Malaysians were given a glimpse into Bekir’s worth. In court, it was alleged that he was a director of 150 companies and had stakes in 51 companies. The equity in 21 of these companies amounted to RM1 billion.

Bekir’s salary, in the year 2000, was RM2 million. Today, he is probably earning more. His allowances for car, travel, entertainment, flights and hotel accommodation, were borne by the various companies.

The list of assets for Bekir runs like the latest government slogan – ‘endless possibilities’, his bank deposits are around US$100million. An EPF witness said that Bekir had about RM1.4 million saved in the Employees Provident Fund (EPF), more than 400,000 units in the Amanah Saham Nasional (ASN) and he had RM6 million in his current account at CIMB and over RM3 million in a fixed deposit.

System fails women and children

In an earlier testimony, Shahnaz, said that Bekir had around RM700 million deposited in banks in Luxembourg, Switzerland, Jersey and Hong Kong. She listed seven luxury cars, thousands of hectares of land in Sarawak, land in Bukit Tunku in Kuala Lumpur and shares in 15 companies including Cahaya Mata Sarawak and Sarawak Cable Bhd, to be declared as joint property.

In London, he owned a RM60 million terrace house and an Aston Martin. She said she wanted a trust fund of RM40 million so her son could continue his education.

Anyone going through the list will be disgusted at Bekir’s hoard, most of which is alleged to have been at the expense of the ordinary Sarawakian. One political pundit said, “Like father, like son. Both the financial abuse and the domestic violence.”
Sarawakians of modest means must save and scrimp to provide their children with a decent education. The most deprived, like the Penans, have few schools at their disposal. Where transport links to schools in rural areas are poor, girls, who hitch rides on timber lorries, risk being raped.

The long list of Bekir’s properties is an insult to Sarawakians. Other news sites allege that Taib’s cronies and family members obtained Native Customary Rights (NCR) land by dishonest and fraudulent means, before reselling them for millions of ringgits.
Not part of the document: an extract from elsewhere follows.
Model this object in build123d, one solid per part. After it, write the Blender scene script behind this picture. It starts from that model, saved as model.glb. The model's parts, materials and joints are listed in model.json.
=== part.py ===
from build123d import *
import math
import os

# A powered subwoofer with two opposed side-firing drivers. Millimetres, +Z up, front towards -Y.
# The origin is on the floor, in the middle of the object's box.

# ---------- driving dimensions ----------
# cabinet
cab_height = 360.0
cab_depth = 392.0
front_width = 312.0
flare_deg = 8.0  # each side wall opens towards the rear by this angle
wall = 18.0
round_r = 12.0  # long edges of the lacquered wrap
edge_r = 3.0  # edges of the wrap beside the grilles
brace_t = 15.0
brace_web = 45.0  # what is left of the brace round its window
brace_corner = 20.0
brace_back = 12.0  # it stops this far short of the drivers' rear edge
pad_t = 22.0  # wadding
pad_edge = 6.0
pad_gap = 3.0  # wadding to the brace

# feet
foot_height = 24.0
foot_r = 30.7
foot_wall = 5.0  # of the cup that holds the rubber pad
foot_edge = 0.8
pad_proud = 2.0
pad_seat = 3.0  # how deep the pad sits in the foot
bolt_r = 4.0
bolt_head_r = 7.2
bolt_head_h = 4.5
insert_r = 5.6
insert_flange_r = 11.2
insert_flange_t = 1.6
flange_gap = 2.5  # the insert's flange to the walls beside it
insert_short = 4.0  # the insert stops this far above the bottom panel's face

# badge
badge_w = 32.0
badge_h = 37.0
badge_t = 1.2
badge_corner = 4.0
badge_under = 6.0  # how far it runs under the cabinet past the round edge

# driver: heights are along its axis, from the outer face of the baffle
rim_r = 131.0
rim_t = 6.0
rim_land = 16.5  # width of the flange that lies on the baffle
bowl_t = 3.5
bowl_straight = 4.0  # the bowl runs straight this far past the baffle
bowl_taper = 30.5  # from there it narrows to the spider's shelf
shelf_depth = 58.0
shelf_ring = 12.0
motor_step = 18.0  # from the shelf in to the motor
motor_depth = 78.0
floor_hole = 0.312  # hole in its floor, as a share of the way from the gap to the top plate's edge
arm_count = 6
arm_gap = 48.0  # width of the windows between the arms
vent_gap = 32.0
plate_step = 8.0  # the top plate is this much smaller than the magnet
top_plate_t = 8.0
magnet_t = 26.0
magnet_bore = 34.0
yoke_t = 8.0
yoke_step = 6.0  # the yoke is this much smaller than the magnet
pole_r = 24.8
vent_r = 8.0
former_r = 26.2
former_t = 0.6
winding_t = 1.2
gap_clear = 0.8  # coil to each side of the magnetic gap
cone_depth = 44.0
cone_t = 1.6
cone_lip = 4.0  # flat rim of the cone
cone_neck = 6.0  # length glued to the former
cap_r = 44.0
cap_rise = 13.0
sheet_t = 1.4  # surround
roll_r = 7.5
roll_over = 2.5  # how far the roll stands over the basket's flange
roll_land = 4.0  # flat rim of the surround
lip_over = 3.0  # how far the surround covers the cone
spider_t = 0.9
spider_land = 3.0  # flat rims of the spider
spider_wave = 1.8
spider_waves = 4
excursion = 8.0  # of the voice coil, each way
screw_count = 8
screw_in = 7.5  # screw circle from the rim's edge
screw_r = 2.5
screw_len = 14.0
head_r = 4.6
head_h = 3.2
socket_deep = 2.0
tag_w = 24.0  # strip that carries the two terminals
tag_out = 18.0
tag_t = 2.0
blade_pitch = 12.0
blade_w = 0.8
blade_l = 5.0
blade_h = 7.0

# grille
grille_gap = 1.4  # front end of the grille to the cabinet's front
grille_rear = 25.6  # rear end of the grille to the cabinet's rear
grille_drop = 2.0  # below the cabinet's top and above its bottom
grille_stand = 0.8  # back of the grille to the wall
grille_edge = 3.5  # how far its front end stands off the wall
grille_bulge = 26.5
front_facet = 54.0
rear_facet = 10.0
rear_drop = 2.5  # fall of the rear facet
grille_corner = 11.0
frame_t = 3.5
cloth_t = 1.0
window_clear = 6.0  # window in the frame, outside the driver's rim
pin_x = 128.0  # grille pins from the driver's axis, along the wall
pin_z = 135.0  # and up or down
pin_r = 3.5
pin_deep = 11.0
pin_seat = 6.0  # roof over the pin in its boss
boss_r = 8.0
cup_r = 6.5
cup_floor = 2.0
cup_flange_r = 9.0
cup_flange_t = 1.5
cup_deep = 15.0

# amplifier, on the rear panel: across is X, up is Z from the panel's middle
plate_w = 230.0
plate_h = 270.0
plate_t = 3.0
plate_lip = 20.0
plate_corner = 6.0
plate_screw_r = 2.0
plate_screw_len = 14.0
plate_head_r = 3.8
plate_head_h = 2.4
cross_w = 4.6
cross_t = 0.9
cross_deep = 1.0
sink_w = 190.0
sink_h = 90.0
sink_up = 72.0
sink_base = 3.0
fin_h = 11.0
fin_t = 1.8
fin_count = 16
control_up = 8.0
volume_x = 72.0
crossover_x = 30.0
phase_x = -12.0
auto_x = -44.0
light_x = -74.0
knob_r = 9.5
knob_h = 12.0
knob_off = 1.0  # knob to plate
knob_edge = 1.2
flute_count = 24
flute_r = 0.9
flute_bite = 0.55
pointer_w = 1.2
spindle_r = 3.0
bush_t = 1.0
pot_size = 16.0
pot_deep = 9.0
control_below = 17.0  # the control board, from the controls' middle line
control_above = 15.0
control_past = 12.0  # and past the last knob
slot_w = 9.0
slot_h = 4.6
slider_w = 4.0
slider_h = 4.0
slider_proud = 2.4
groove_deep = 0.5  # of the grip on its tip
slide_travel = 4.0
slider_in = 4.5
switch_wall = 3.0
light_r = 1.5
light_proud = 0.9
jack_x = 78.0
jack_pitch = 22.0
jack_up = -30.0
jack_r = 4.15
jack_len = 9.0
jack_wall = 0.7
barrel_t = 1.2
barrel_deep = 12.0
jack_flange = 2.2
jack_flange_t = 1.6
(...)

Taib’s family have houses littered around the world, and yet the deprived Sarawakians have run-down shacks to call home.

There are many parallels between Shahnaz and the average Sarawakian. The circumstances may be different but both were treated shabbily – abuse, beatings, humiliation and threats.

Shahnaz may not be destitute, but like many Muslim women, she has found that getting justice in the syariah court is a battle.
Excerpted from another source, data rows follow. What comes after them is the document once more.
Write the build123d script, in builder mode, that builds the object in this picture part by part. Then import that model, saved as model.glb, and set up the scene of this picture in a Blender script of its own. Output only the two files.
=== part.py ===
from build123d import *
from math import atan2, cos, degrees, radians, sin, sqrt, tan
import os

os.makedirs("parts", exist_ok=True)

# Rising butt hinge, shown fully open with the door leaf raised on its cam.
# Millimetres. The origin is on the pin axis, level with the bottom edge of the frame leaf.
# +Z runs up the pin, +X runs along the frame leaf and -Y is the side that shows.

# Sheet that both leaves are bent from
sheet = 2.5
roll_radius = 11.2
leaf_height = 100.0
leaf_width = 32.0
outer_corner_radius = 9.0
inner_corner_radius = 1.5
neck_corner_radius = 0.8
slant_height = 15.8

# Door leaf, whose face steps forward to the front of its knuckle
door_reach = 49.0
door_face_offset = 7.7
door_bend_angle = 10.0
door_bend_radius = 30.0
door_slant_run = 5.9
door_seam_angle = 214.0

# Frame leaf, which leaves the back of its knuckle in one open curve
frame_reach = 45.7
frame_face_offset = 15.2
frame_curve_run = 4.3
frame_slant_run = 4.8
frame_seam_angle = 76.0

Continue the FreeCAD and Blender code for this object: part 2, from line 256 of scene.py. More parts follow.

Women who have experienced the syariah court system know that men will evade summonses, so they can avoid a court appearance. Court schedules are fraught with delays and postponements. The men try to avoid paying maintenance to the wives and children, and also for the child’s education.
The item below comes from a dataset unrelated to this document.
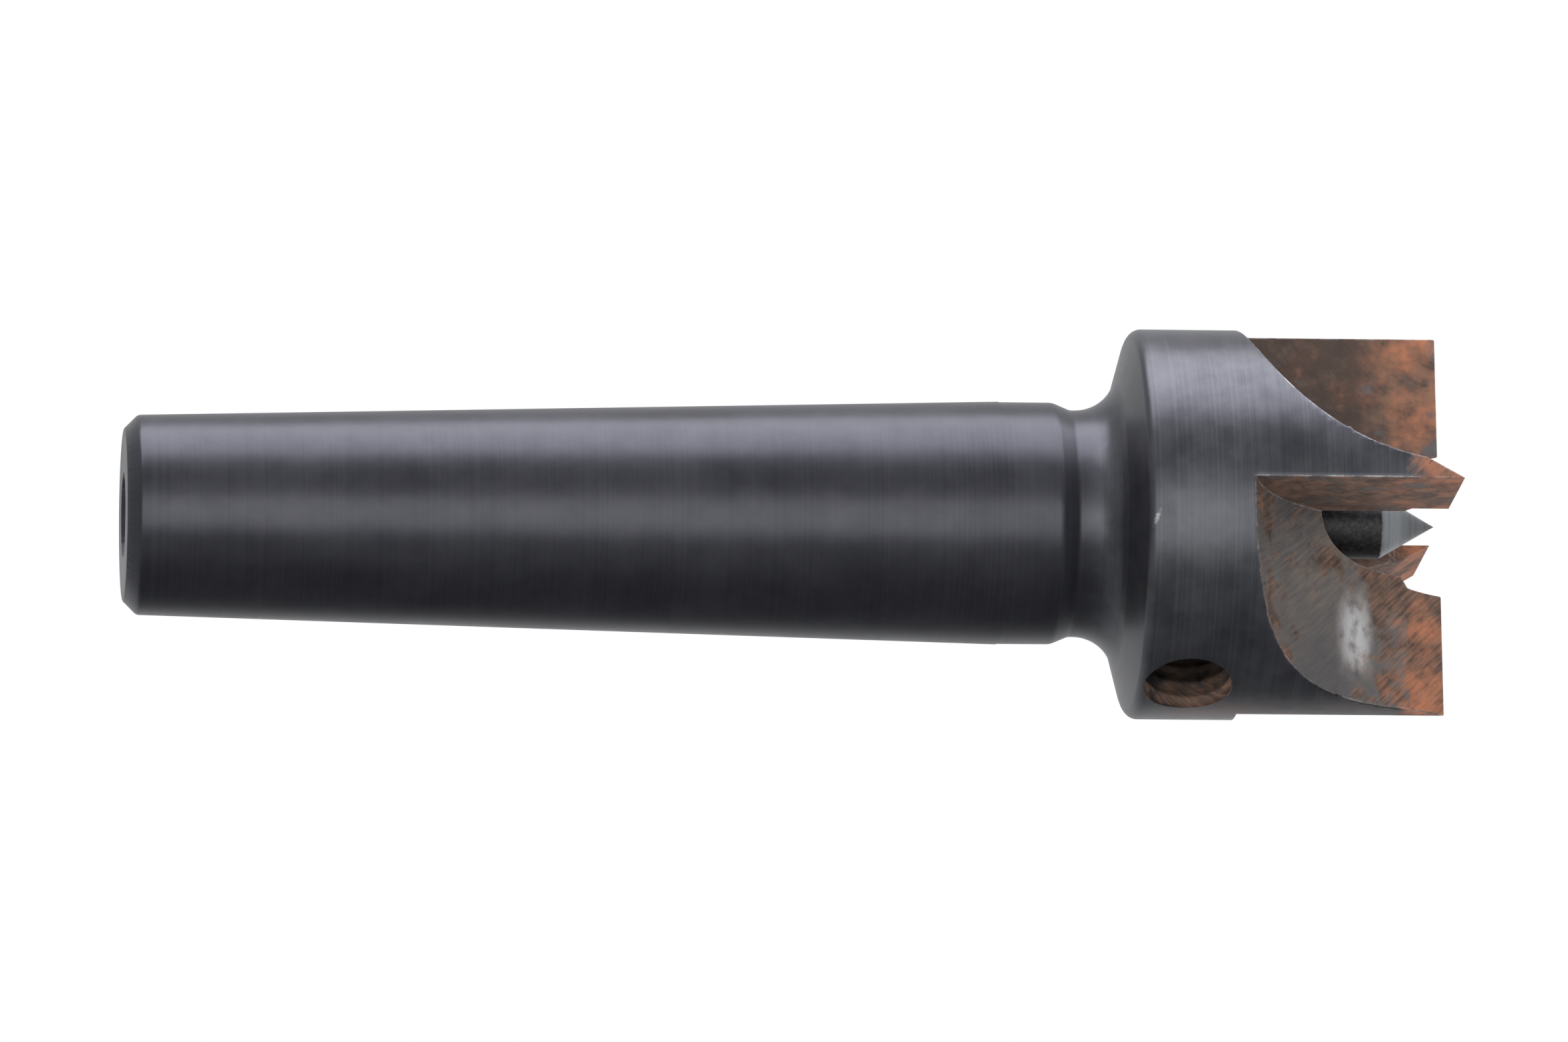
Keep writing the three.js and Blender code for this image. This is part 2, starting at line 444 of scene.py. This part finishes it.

Claims take years to settle, but the father knows that when the child reaches 18-years-old, he will no longer be responsible for the child’s education.

It is common knowledge that many Muslim women give up halfway through their syariah divorce claim because it is stressful, expensive and time-consuming. The system fails these women and their children.

Warped justice

Bekir’s infidelity and penchant for violence are well known. Will the syariah courts act against him for committing khalwat, berzina, corruption and fraud? Women of a lower social class are often targeted.
Men who are well connected are ‘untouched’. This is the warped justice and enforcement carried out by the syariah courts and the religious police of Malaysia.

If Shahnaz who has both funds and influence finds the syariah court system difficult to navigate, it must be very daunting for the average Muslim woman.

Similarly, it is the dual system of justice in Malaysia which has not helped the rakyat, including Sarawakians. The law appears to help the rich and well connected, but rarely does it appear to benefit the poor.

The average Malaysian is probably unaware of his rights, he probably cannot afford a lawyer and in most cases, succumbs to threats and intimidation.

If you disapprove of any injustice, do not keep quiet. Your silence encourages evil people like Bekir and Taib to continue plundering. When you are reluctant to criticise the inept syariah courts, the moral police and religious institutions, they neglect their responsibilities.

Approach your MP, newspaper editor, community or religious leader, or an influential celebrity. Speak up now, before you or your loved ones suffer the same fate. Who will help you then?